For a Trump supporter, statements of fact dissolve into declarations of membership. They’re about what group I’m in. Trump is now teaching his followers that the code word for membership in his club is electoral fraud. It’s not a question of evidence, and no evidence can refute it because it’s not about factuality, it’s about belonging to a club.
Of course, lying is also a way of showing your dominance. [Russian president Vladimir] Putin did it, he would lie to [German chancellor] Angela Merkel, and she would know he was lying, but she couldn’t say or do anything about it. It’s a way of humiliating people by lying and showing the powerlessness of truth.
Your book calls Donald Trump a “radically transformative political figure,” not a “brief deviation of a purportedly normal order.” Why do you see him that way?
He has done something that’s unheard of.

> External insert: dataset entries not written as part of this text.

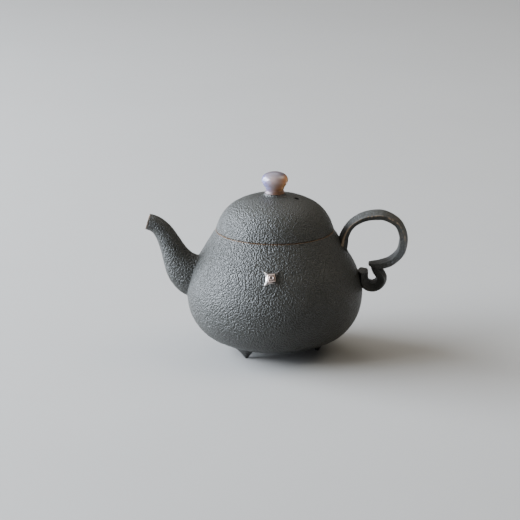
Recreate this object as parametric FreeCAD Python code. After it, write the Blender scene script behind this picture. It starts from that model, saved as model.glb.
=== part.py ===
"""Clay teapot with a cut lid, an agate knob, a curled strap handle and three small feet.

Frame: millimetres, +Z up, the pot's turning axis on Z, the feet standing on Z = 0.
The spout points along -X, the handle along +X, and the metal stud faces -Y.
Every piece is written as its own STEP file, parts/NODE.step.
"""

import FreeCAD
import Part

import math
import os

OUT_FOLDER = "parts"
AXIS = FreeCAD.Vector(0, 0, 1)
ORIGIN = FreeCAD.Vector(0, 0, 0)

# Pot body, an outline turned about Z.
BASE_Z = 3.0            # underside of the body above the table
BASE_THICK = 3.0
BASE_DISC_R = 15.0      # the flat bottom slab
BELLY_R = 41.65         # widest radius
BELLY_Z = 26.3
MOUTH_Z = 59.0          # plane where lid and pot meet
MOUTH_OUTER_R = 28.1
WALL = 2.7
POT_INSIDE_POINTS = 15  # how many points the inner wall is drawn through
SHOULDER_LOW = (39.5, 38.7)
SHOULDER_HIGH = (34.1, 49.0)
POT_OUTLINE = [
    (BASE_DISC_R, BASE_Z),
    (26.6, 5.9),
    (36.2, 12.3),
    (BELLY_R, BELLY_Z),
    SHOULDER_LOW,
    SHOULDER_HIGH,
    (MOUTH_OUTER_R, MOUTH_Z),
]
POT_START = (1, 0)              # directions in which the outline leaves the base disc
POT_END = (-0.52, 0.85)         # and reaches the mouth

# Mouth ring that the lid's flange drops into.
MOUTH_BORE_R = 24.0
MOUTH_RING_DEPTH = 3.4

# Lid, a hollow dome that carries on the pot's outline.
LID_R = 27.9
LID_APEX_Z = 75.9
LID_WALL = 2.6
LID_INSIDE_POINTS = 11
LID_OUTLINE = [
    (LID_R, MOUTH_Z),
    (25.7, 64.7),
    (22.0, 69.4),
    (16.6, 72.8),
    (9.0, 75.2),
    (0.0, LID_APEX_Z),
]
LID_START = (-0.3, 1)           # directions at the rim and at the apex
LID_END = (-1, 0)
FLANGE_CLEARANCE = 0.4
FLANGE_WALL = 2.4
FLANGE_DEPTH = 4.8
FLANGE_CHAMFER = 0.8
SEAT_RING_THICK = 2.4
VENT_R = 1.1
VENT_AT = (10.3, -3.7)

# Agate knob and the pin that holds it.
KNOB_BASE_Z = 76.6
KNOB_BASE_R = 4.7
KNOB_R = 6.25
KNOB_WIDEST_Z = 82.8
KNOB_TOP_Z = 86.7
KNOB_FLAT_R = 0.4       # small flat where the cap's curve ends, so that it has no pole
KNOB_STEM = [           # waisted stem from the foot up to the widest circle
    (KNOB_BASE_R, KNOB_BASE_Z),
    (4.2, 78.0),
    (4.45, 79.1),
    (5.05, 80.1),
    (5.8, 81.3),
    (KNOB_R, KNOB_WIDEST_Z),
]
SEAT_BOTTOM_Z = 75.2    # low clay collar between the lid and the knob
SEAT_BOTTOM_R = 5.0
SEAT_TOP_R = 4.5
PIN_R = 1.5
PIN_TOP_Z = 80.5
PIN_HEAD_R = 2.6
PIN_HEAD_THICK = 0.8
PIN_HEAD_GAP = 0.1      # keeps the head clear of the dome's curve

# Spout: stations along its centre line from tip to root, as
# (x, z, half height across the centre line, half width along Y).
SPOUT_STATIONS = [
    (-60.15, 62.7, 3.8, 3.8),
    (-57.4, 61.8, 3.95, 3.9),
    (-55.0, 60.3, 4.1, 4.0),
    (-52.8, 57.8, 4.5, 4.2),
    (-51.0, 54.8, 4.9, 4.5),
    (-49.4, 51.5, 5.4, 4.8),
    (-48.0, 48.4, 6.0, 5.2),
    (-46.5, 45.2, 6.9, 5.6),
    (-44.6, 42.0, 8.2, 6.1),
    (-42.1, 39.1, 9.5, 6.6),
    (-38.5, 36.8, 10.8, 7.0),
    (-33.0, 35.6, 11.6, 7.2),
]
SPOUT_TIP_LEAN = math.radians(18)   # the cut tip's face looks up by this much
SPOUT_WALL_TIP = 1.3
SPOUT_WALL_ROOT = 2.0
OUTLET_R = 6.3                      # hole through the pot wall behind the spout
OUTLET_Z = 36.5

# Ball strainer inside the outlet.
STRAINER_WALL = 1.3
STRAINER_HOLE_R = 0.8
STRAINER_RINGS = [(0, 1), (27, 6), (54, 10)]    # (degrees off the axis, holes in the ring)

# Handle strap section: outer face domed and wide, inner face narrow.
STRAP_HALF_WIDTH = 6.0
STRAP_INNER_HALF_WIDTH = 4.1
STRAP_CREST = 1.8       # mid line to the crown of the outer face
STRAP_RIDGE = 0.65      # mid line to the two side ridges
STRAP_INNER_EDGE = 1.6  # mid line to the edges of the inner face
STRAP_INNER = 1.8       # mid line to the middle of the inner face

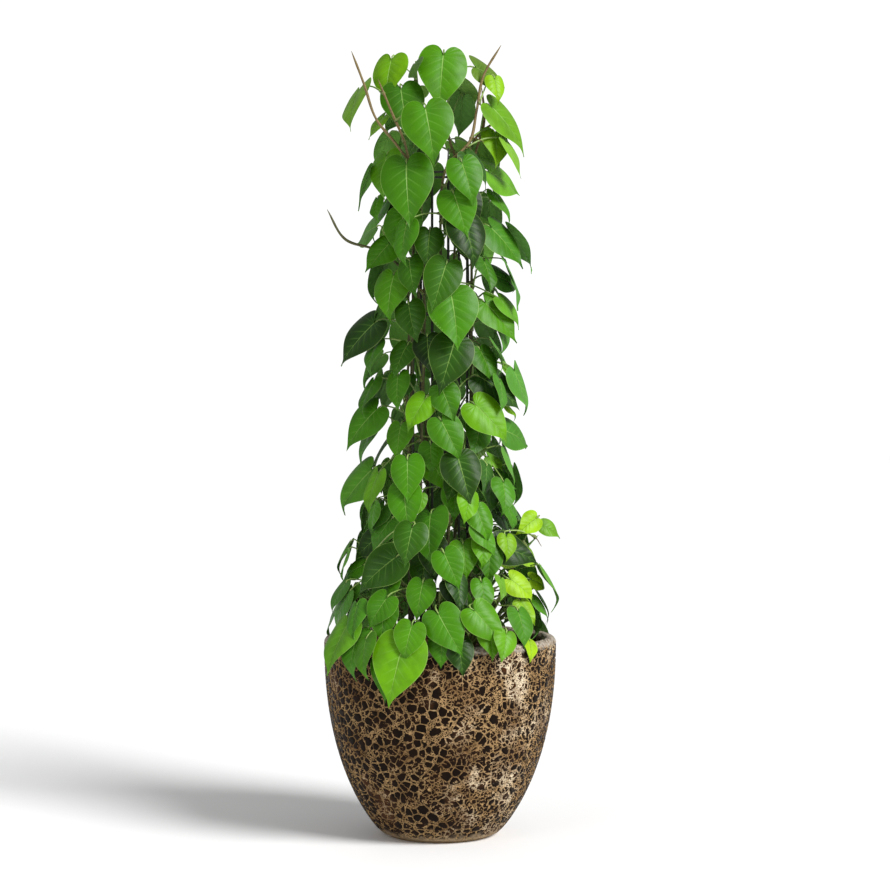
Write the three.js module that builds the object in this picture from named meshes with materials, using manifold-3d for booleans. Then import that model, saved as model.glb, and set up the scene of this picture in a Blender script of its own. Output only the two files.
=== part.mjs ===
// A potted heartleaf philodendron (Philodendron hederaceum). A glazed bowl planter holds potting mix,
// an open wire column stands in the mix, climbing vines run up the column, and short shoots spread
// from its foot over the rim. Every vine is one grown piece: its stem, its petioles and its leaves.
//
// Millimetres, +Z up. The origin is the centre of the planter's flat base. The show side faces -Y, and
// a bearing is measured round the plant from there: 0 is the front, 90 is +X, 180 the back, -90 is -X.
import * as THREE from 'three';
import { mergeVertices } from 'three/addons/utils/BufferGeometryUtils.js';
import Module from 'manifold-3d';

const wasm = await Module();
wasm.setup();

// ---- driving dimensions ----

const GAP = 0.35; // between neighbours that touch

const PLANTER = {
  height: 343,
  footRadius: 94,
  rimRadius: 200,
  footRound: 5, // the edge between the flat base and the wall
  wall: 20,
  floor: 24,
  steepness: 2.35, // how soon the wall stands upright
  fullness: 0.8, // how round the belly is
  segments: 32,
};
const HEADSPACE = 30; // from the rim down to the potting mix
const MIX_TOP = PLANTER.height - HEADSPACE;

const COLUMN = {
  uprights: 6,
  uprightRadius: 2.5,
  circleRadius: 48,
  bottom: 110,
  top: 1180,
  hoopRadius: 2,
  hoopHeights: [420, 660, 900, 1140],
  firstBearing: 17,
};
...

He is the first president in American history who has openly declared that America does not stand for a teachable idea. It shouldn’t be a model for other countries. It has no right to lecture other countries. It’s not exceptional. We certainly shouldn’t have gone into Iraq and Afghanistan to help Iraqis and Afghanis. If we had gone there to take the oil and take the minerals, that would have been fine, in his mind. The only reason ever to use military force is to steal other countries’ wealth. He says this. He says America is not morally superior to any other country. He says it in crowds and people will scream, "USA, USA!" No other president has ever done such a thing.
Trump persuaded a lot of Americans that America can be great without being good. Biden has articulated a different vision. How do you think that will play out in the years to come?
Biden said that his presidency will not be a third Obama administration, and he’s right. The world is very different in 2021 than it was in 2008-2016. For one thing, America no longer has sufficient economic power and diplomatic leverage to restore its post-Cold War global hegemony. We used to think of an alliance as sixty countries that did what we told them to do. No longer. Whatever international cooperation Biden can reestablish will be on more equitable terms. After Iraq, moreover, spreading democracy has come to seem a fool’s errand. How America will position itself in the new international environment is still uncertain, but it won’t be a return to the world before Trump.
Posted December 14, 2020. This interview has been edited and condensed.